Penetrasi internet yang tinggi juga menjadi salah satu peluang bagi industri perbankan syariah. Pengguna internet Indonesia mencapai 196,7 juta berdasarkan survei penetrasi Q2 2019-2020 oleh Asosiasi Penyelenggara Jasa Internet. "Penetrasinya mencapai 73,3% dari total populasi Indonesia 266,9 juta," kata Teguh.
Di samping peluang, ada sejumlah tantangan untuk pengembangan perbankan syariah, utamanya karena perubahan ekosistem perbankan yang sangat cepat, baik untuk konvensional maupun untuk syariah.

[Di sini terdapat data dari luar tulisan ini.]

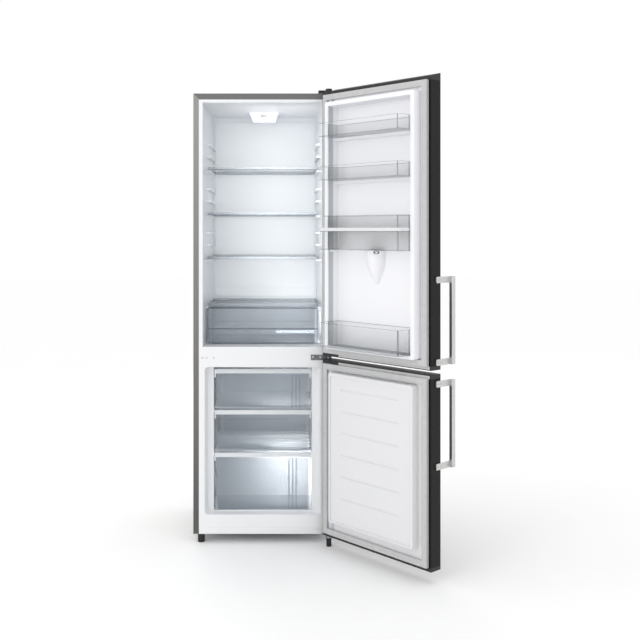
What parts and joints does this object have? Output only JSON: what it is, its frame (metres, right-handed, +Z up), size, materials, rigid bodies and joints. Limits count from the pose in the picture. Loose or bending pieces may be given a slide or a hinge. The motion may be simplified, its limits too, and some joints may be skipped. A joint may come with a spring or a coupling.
{
  "type": "bottom freezer refrigerator",
  "caption": "Tall two-door refrigerator with a freezer below, both doors open, showing glass shelves, drawers, door bins and a water tank.",
  "frame": {"origin": "centre of the cabinet's footprint at floor level", "axes": "+Z up, +Y towards the rear wall, +X towards the hinge side; the doors face -Y when shut"},
  "size_m": [0.9715, 0.9566, 1.8],
  "materials": {
    "case_steel": "semi-gloss grey stove enamel",
    "door_steel": "gloss black stove enamel",
    "zinc_steel": "bare zinc-plated sheet",
    "white_liner": "gloss white polystyrene",
    "black_plastic": "fine matt black",
    "foam": null,
    "compressor_paint": "satin black enamel",
    "grommet_rubber": "matt",
    "copper_pipe": "copper tube, dull",
    "evaporator_aluminium": "white-lacquered tube and plate",
    "grey_plastic": "pale grey",
    "clear_plastic": "clear polystyrene, faint blue",
    "shelf_glass": "tempered float glass with clear trim",
    "hinge_steel": "dark zinc",
    "axle_steel": "bright zinc",
    "handle_metal": "brushed, satin",
    "gasket_pvc": "matt pale grey vinyl"
  },
  "bodies": {
    "cabinet": {"cabinet_wrapper": "case_steel", "rear_panel": "zinc_steel", "cabinet_foam": "foam", "fridge_liner": "white_liner", "freezer_liner": "white_liner", "mid_beam": "white_liner", "kick_plate": "white_liner", "base_plate": "zinc_steel", "compressor_bay_wall": "zinc_steel", "compressor": "compressor_paint", "compressor_mounts": "grommet_rubber", "compressor_relay_box": "black_plastic", "evaporation_tray": "black_plastic", "refrigerant_pipes": "copper_pipe", "evaporators": "evaporator_aluminium", "drain_tube": "grey_plastic", "roller_axles": "axle_steel", "top_hinge_bracket": "hinge_steel", "top_hinge_cover": "black_plastic", "middle_hinge_bracket": "hinge_steel", "lower_hinge_bracket": "axle_steel", "hinge_screws": "axle_steel", "beam_plugs": "grey_plastic", "lamp_housing": "white_liner", "lamp_lens": "clear_plastic", "wall_spacers": "black_plastic"},
    "upper_door": {"upper_door_skin": "door_steel", "upper_door_caps": "black_plastic", "upper_door_foam": "foam", "upper_door_liner": "white_liner", "upper_door_gasket": "gasket_pvc", "upper_door_handle": "handle_metal", "dispenser_housing": "black_plastic"},
    "lower_door": {"lower_door_skin": "door_steel", "lower_door_caps": "black_plastic", "lower_door_foam": "foam", "lower_door_liner": "white_liner", "lower_door_gasket": "gasket_pvc", "lower_door_handle": "handle_metal"},
    "thermostat_dial": {"thermostat_dial": "grey_plastic"},
    "left_foot": {"left_foot": "black_plastic"},
    "right_foot": {"right_foot": "black_plastic"},
    "left_roller": {"left_roller": "black_plastic"},
    "right_roller": {"right_roller": "black_plastic"},
    "shelf_top": {"shelf_top": "shelf_glass"},
    "shelf_middle": {"shelf_middle": "shelf_glass"},
    "shelf_lower": {"shelf_lower": "shelf_glass"},
    "crisper_cover": {"crisper_cover": "shelf_glass"},
    "crisper_drawer": {"crisper_drawer": "clear_plastic"},
    "freezer_drawer_top": {"freezer_drawer_top": "clear_plastic"},
    "freezer_drawer_middle": {"freezer_drawer_middle": "clear_plastic"},
    "freezer_drawer_bottom": {"freezer_drawer_bottom": "clear_plastic"},
    "door_bin_top": {"door_bin_top": "clear_plastic"},
    "door_bin_middle": {"door_bin_middle": "clear_plastic"},
    "bottle_bin": {"bottle_bin": "clear_plastic"},
    "water_tank": {"water_tank": "clear_plastic"},
    "tank_lid": {"tank_lid": "clear_plastic"},
    "tank_flap": {"tank_flap": "clear_plastic"},
    "dispenser_lever": {"dispenser_lever": "black_plastic"},
    "dispenser_valve": {"dispenser_valve": "grey_plastic"}
  },
  "joints": [
    {"name": "upper_door_hinge", "type": "hinge", "parent": "cabinet", "child": "upper_door", "pos_m": [0.262, -0.2782, 1.7853], "axis": [0, 0, 1], "range_deg": [-131.3, 0]},
    {"name": "lower_door_hinge", "type": "hinge", "parent": "cabinet", "child": "lower_door", "pos_m": [0.262, -0.2782, 0.0465], "axis": [0, 0, 1], "range_deg": [-131.3, 0]},
    {"name": "crisper_slide", "type": "slide", "parent": "cabinet", "child": "crisper_drawer", "axis": [0, -1, 0], "range_m": [0, 0.28]},
    {"name": "freezer_drawer_top_slide", "type": "slide", "parent": "cabinet", "child": "freezer_drawer_top", "axis": [0, -1, 0], "range_m": [0, 0.3]},
    {"name": "freezer_drawer_middle_slide", "type": "slide", "parent": "cabinet", "child": "freezer_drawer_middle", "axis": [0, -1, 0], "range_m": [0, 0.3]},
    {"name": "freezer_drawer_bottom_slide", "type": "slide", "parent": "cabinet", "child": "freezer_drawer_bottom", "axis": [0, -1, 0], "range_m": [0, 0.18]},
    {"name": "shelf_top_slide", "type": "slide", "parent": "cabinet", "child": "shelf_top", "axis": [0, -1, 0], "range_m": [0, 0.16]},
    {"name": "shelf_middle_slide", "type": "slide", "parent": "cabinet", "child": "shelf_middle", "axis": [0, -1, 0], "range_m": [0, 0.16]},
    {"name": "shelf_lower_slide", "type": "slide", "parent": "cabinet", "child": "shelf_lower", "axis": [0, -1, 0], "range_m": [0, 0.16]},
    {"name": "crisper_cover_slide", "type": "slide", "parent": "cabinet", "child": "crisper_cover", "axis": [0, -1, 0], "range_m": [0, 0.16]},
    {"name": "door_bin_top_lift", "type": "slide", "parent": "upper_door", "child": "door_bin_top", "axis": [0, 0, 1], "range_m": [0, 0.03]},
    {"name": "door_bin_middle_lift", "type": "slide", "parent": "upper_door", "child": "door_bin_middle", "axis": [0, 0, 1], "range_m": [0, 0.03]},
    {"name": "bottle_bin_lift", "type": "slide", "parent": "upper_door", "child": "bottle_bin", "axis": [0, 0, 1], "range_m": [0, 0.03]},
    {"name": "water_tank_lift", "type": "slide", "parent": "upper_door", "child": "water_tank", "axis": [0, 0, 1], "range_m": [0, 0.03]},
    {"name": "tank_lid_lift", "type": "slide", "parent": "water_tank", "child": "tank_lid", "axis": [0, 0, 1], "range_m": [0, 0.02]},
    {"name": "tank_flap_hinge", "type": "hinge", "parent": "tank_lid", "child": "tank_flap", "pos_m": [0.42878, -0.50971, 1.2446], "axis": [-0.66, 0.7513, 0], "range_deg": [0, 100]},
    {"name": "dispenser_lever_hinge", "type": "hinge", "parent": "upper_door", "child": "dispenser_lever", "pos_m": [0.4534, -0.4588, 1.104], "axis": [-0.66, 0.7513, 0], "range_deg": [0, 4.8], "stiffness_Nm_per_rad": 0.6, "springref_deg": -5.73},
    {"name": "dispenser_valve_slide", "type": "slide", "parent": "upper_door", "child": "dispenser_valve", "axis": [0, 0, 1], "range_m": [0, 0.0031]},
    {"name": "thermostat_turn", "type": "hinge", "parent": "cabinet", "child": "thermostat_dial", "pos_m": [0, 0.001, 1.721], "axis": [0, 0, 1], "range_deg": [0, 300]},
    {"name": "left_foot_turn", "type": "hinge", "parent": "cabinet", "child": "left_foot", "pos_m": [-0.245, -0.22, 0], "axis": [0, 0, 1], "continuous": true},
    {"name": "right_foot_turn", "type": "hinge", "parent": "cabinet", "child": "right_foot", "pos_m": [0.262, -0.2782, 0], "axis": [0, 0, 1], "continuous": true},
    {"name": "left_roller_spin", "type": "hinge", "parent": "cabinet", "child": "left_roller", "pos_m": [-0.215, 0.215, 0.016], "axis": [1, 0, 0], "continuous": true},
    {"name": "right_roller_spin", "type": "hinge", "parent": "cabinet", "child": "right_roller", "pos_m": [0.215, 0.215, 0.016], "axis": [1, 0, 0], "continuous": true}
  ],
  "couplings": [
    {"joint": "dispenser_lever_hinge", "follows": "dispenser_valve_slide", "rad_per_m": 26.596}
  ]
}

"Selain potensi, terdapat tantangan perbankan syariah yaitu perubahan ekosistem perbankan yang cepat," kata Teguh.
Dengan adanya transformasi digital, tantangan perbankan secara umum adalah bank harus meningkatkan skala usahanya, daya saing menjadi meningkat, dan kapasitas modal yang perlu dinaikan. Tantangan laion adalah bertambah banyaknya risiko digital yang harus diimbangan dengan penguatan keamanan siber dan risiko kegagalan sistem.
Untuk itu, OJK menyusun peta jalan (roadmap) pengembangan perbankan syariah Indonesia periode 2020 hingga 2025. "Visi roadmap itu, mewujudkan perbankan syariah yang resilient, berdaya saing tinggi, dan berkontribusi signifikan terhadap perekonomian nasional dan pembangunan sosial," kata Teguh.
Ada tiga pilar untuk menjawab tantangan dan menyasar peluang bagi industri perbankan syariah. Pertama penguatan identitas perbankan syariah dengan memperkuat nilai-nilai syariah, mengembangkan keunikan produk syariah yang berdaya saing, memperkuat permodalan, efisiensi, dan mendorong digitalisasi perbankan syariah.
Pilar kedua adalah sinergi ekosistem ekonomi syariah. Caranya dengan melakukan sinergi dengan industri halal, dengan kementerian dan lembaga, sinergi lembaga keuangan syariah, sinergi dengan lembaga keuangan sosial Islam, dan meningkatkan kepedulian terhadap ekosistem perbankan syariah.
Pilar terakhir adalah penguatan perizinan, pengaturan, dan pengawasan dari OJK. Pilar ini didirikan dengan langkah mengakselerasi proses perizinan melalui adopsi teknologi, mengembangkan pengaturan yang kredibel, dan meningkatkan efektivitas pengawasan.
"Hal yang penting juga, bagaimana kami menyiapkan pemimpin dan manajemen perubahan, meningkatkan kualitas dan kuantitas SDM, infrastruktur teknologi informasi, dan melakukan kolaborasi dan kerja sama sektoral," kata Teguh.